- _TASK PROMPT_: Reproduce exactly the lines from the one containing "record = json.load(file)" through the one containing "in imported if", both included, and nothing else.

- _STORED DATA_:
□ □ □ □ □ □ □

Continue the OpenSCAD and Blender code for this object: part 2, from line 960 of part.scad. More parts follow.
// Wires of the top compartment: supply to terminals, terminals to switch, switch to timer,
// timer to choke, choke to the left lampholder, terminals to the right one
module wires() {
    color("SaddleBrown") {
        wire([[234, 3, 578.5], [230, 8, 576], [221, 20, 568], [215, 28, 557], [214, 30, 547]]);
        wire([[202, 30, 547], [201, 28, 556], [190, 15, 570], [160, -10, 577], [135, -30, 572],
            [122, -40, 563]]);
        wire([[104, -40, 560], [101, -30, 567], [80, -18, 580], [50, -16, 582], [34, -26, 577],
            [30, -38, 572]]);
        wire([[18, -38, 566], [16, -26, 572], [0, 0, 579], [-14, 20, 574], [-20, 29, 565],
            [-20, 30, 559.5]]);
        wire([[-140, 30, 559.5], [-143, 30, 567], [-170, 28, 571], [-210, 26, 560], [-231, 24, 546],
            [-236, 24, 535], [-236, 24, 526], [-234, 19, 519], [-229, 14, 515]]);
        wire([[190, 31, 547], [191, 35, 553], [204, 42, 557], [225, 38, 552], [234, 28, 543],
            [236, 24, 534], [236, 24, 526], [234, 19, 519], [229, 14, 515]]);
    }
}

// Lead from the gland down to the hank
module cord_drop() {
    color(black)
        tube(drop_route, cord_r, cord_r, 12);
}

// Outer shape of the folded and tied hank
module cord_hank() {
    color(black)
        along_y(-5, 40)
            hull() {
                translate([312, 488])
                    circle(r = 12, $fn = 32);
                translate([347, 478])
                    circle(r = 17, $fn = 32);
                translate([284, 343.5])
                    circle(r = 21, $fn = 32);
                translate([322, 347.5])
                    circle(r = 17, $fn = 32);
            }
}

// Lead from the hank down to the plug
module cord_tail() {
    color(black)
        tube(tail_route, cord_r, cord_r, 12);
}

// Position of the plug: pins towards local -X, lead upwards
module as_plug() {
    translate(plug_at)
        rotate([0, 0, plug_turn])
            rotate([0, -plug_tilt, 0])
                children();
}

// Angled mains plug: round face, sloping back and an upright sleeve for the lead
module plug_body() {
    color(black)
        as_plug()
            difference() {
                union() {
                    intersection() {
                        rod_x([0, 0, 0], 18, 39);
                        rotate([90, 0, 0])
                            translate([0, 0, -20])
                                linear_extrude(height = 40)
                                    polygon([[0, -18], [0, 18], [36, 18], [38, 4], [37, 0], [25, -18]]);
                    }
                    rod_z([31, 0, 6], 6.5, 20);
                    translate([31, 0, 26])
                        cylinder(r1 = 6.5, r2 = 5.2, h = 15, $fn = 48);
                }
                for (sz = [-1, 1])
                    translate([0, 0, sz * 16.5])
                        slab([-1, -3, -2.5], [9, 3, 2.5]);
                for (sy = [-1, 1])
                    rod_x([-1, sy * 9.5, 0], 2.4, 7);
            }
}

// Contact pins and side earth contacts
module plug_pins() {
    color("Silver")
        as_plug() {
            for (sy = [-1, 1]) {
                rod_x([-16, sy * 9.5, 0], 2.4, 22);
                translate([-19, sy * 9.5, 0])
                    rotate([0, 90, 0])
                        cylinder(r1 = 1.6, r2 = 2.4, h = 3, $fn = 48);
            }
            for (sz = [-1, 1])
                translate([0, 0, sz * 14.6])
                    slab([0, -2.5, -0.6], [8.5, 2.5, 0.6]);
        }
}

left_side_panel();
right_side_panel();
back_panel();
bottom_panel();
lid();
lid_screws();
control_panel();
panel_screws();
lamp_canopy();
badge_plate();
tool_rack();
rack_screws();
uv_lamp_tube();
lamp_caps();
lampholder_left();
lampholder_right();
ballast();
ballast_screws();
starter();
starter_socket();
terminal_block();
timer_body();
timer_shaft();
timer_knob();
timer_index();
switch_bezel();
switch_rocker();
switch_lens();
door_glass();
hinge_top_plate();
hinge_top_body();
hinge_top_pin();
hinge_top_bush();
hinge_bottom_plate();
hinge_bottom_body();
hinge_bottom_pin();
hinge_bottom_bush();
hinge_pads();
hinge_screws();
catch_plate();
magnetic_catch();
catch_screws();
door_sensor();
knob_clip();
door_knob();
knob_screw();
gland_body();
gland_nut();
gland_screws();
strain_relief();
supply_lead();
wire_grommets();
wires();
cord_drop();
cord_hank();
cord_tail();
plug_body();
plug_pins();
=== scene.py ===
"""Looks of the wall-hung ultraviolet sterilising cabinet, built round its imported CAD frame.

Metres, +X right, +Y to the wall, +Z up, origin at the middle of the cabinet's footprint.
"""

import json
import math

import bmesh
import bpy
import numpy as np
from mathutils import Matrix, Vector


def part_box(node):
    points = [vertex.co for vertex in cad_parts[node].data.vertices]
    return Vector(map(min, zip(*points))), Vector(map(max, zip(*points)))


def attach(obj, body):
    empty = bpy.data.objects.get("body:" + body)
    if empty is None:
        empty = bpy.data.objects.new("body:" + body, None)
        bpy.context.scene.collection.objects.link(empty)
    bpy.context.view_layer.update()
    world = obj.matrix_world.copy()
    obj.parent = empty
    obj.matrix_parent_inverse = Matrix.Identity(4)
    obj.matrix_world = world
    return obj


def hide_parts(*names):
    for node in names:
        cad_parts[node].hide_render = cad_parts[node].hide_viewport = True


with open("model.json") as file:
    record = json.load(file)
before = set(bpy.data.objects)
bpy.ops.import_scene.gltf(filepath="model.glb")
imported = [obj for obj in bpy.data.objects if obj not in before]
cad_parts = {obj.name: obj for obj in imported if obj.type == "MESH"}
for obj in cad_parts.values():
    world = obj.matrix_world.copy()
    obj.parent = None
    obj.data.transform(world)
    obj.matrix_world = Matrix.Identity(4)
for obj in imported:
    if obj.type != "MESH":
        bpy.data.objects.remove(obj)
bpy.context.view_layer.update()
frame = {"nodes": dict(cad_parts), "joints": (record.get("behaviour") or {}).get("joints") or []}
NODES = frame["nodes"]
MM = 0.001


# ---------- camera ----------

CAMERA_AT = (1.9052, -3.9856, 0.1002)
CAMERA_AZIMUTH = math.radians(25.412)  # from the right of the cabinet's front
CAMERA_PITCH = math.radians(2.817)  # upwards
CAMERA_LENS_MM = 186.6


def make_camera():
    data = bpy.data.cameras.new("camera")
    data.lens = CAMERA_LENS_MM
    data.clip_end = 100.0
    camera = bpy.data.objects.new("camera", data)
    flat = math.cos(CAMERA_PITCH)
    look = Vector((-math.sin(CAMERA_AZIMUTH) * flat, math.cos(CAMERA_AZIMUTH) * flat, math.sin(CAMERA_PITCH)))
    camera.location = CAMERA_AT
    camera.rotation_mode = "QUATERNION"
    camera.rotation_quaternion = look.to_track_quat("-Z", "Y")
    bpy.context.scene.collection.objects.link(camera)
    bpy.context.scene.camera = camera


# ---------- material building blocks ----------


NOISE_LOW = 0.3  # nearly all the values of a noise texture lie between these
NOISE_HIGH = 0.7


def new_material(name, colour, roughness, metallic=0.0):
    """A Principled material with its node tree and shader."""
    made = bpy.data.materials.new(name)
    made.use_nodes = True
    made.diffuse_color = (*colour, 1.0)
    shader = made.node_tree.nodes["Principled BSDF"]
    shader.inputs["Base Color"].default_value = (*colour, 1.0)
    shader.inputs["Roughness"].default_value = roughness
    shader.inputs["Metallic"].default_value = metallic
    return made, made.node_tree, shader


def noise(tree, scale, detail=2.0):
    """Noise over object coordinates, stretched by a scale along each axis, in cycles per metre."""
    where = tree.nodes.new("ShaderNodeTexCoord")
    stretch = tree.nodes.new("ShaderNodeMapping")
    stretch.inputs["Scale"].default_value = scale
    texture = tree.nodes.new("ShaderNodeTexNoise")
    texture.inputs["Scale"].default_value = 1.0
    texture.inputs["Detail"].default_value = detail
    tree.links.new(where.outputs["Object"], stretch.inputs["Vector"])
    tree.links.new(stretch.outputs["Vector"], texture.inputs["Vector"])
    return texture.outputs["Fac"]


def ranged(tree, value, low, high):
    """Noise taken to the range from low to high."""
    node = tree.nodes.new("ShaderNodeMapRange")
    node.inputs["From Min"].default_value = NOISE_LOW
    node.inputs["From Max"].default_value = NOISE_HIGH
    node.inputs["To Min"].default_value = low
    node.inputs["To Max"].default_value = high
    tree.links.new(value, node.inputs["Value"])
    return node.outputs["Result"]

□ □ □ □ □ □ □

- _SOLUTION TO THE EXERCISE_:
    record = json.load(file)
before = set(bpy.data.objects)
bpy.ops.import_scene.gltf(filepath="model.glb")
imported = [obj for obj in bpy.data.objects if obj not in before]
cad_parts = {obj.name: obj for obj in imported if obj.type == "MESH"}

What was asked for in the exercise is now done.